Las fechas suelen tener el abolengo comunicativo de los sucesos. Igual que el agua del mar va matizando el cuerpo de las barcas, igual que la madera deja en el vino la herencia de los años, la Historia pasa por los números, desgasta sus curvas y sus aristas, nutre imaginativamente la bodega de su implacable existencia denotativa. Un número se convierte en fecha cuando carga los hombros de la exactitud con el peso ambiguo y radical de las sugerencias. Estábamos muy acostumbrados a tratar con el milenio y con el siglo anterior, por lo que resultaba fácil que las fechas nos atraparan sin demasiado esfuerzo en los laberintos emocionales de la memoria. Bajo el año 1300 late un rumor de conventos, de supersticiones y miedos combatidos por la seguridad monótona del canto llano. Detrás del año 1500 se levantan con facilidad las paredes armónicas de los palacios renacentistas, la belleza desnuda de los cuerpos dibujados por el humanismo y la palabra íntima de Garcilaso. En el teatro dispuesto por el año 1700 aparecen pensadores ilustrados con peluca y revolucionarios que cantan a la libertad junto a las orillas del Sena. La Historia abrió en el año 1900 la puerta a un vertiginoso cajón de sastre, una velocísima contradicción de tiempo, con sus milagros científicos y sus campos de exterminio, con sus viajes espaciales y sus miserias prehistóricas. A causa de esta huella sentimental, la distancia sugerida por las fechas no respeta las proporciones matemáticas. Entre 1931 y 1941 hay una lejanía de muchos kilómetros mentales, más allá de cualquier posible cuenta.

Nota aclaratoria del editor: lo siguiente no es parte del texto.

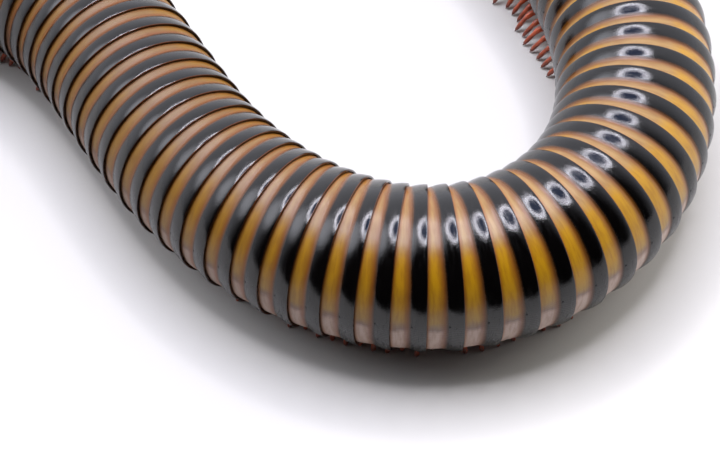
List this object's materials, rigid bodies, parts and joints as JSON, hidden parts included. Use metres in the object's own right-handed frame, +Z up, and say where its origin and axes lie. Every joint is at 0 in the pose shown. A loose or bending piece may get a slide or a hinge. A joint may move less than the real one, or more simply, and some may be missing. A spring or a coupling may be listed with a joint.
{
  "type": "tricolour millipede model",
  "caption": "Still, life-size model of a tricolour millipede walking round a bend, with banded black and amber rings, short legs, head, feelers and tail.",
  "frame": {"origin": "on the ground at the middle of the ground rectangle that the animal covers; the feet stand at Z = 0", "axes": "+Z up; +X from the head's side of the bend to the other side; +Y from the outside of the bend into it"},
  "size_m": [0.0822, 0.0582, 0.0138],
  "materials": {
    "ring_shell": "glossy hard shell, each ring amber in front and black behind",
    "head_shell": "glossy dark brown shell",
    "leg_shell": "satin red-brown shell of the legs and feelers",
    "eye_lens": "glossy black lenses in rows"
  },
  "bodies": {
    "root": {"body_length_1": "ring_shell", "body_length_2": "ring_shell", "body_length_3": "ring_shell", "body_length_4": "ring_shell", "body_length_5": "ring_shell", "body_length_6": "ring_shell", "body_length_7": "ring_shell", "body_length_8": "ring_shell", "body_length_9": "ring_shell", "neck_shield": "ring_shell", "head": "head_shell", "eye_left": "eye_lens", "eye_right": "eye_lens", "antenna_left": "leg_shell", "antenna_right": "leg_shell", "tail_ring": "ring_shell", "tail_valve_left": "head_shell", "tail_valve_right": "head_shell"}
  },
  "joints": []
}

El año 2000 es todavía un número, le falta la profundidad emocional de las fechas y cae sobre las páginas de los periódicos o bajo las dedicatorias de los libros con una rareza de plástico. No tardará la marea de la Historia en alcanzar el vientre redondo de sus ceros, imponiendo una marca de flotación, una confianza familiar de palabras usadas y de zapatos cómodos. Entonces, cuando se convierta en fecha, existirá humanamente el año 2000. Aunque bien pensado, quizá sea más piadoso dejar por un tiempo que el dos y los ceros vivan en su limbo de nieve, en su paraíso de abstracciones y cálculos. Da miedo pedirle a cualquier número que ponga un pie en nuestra Historia.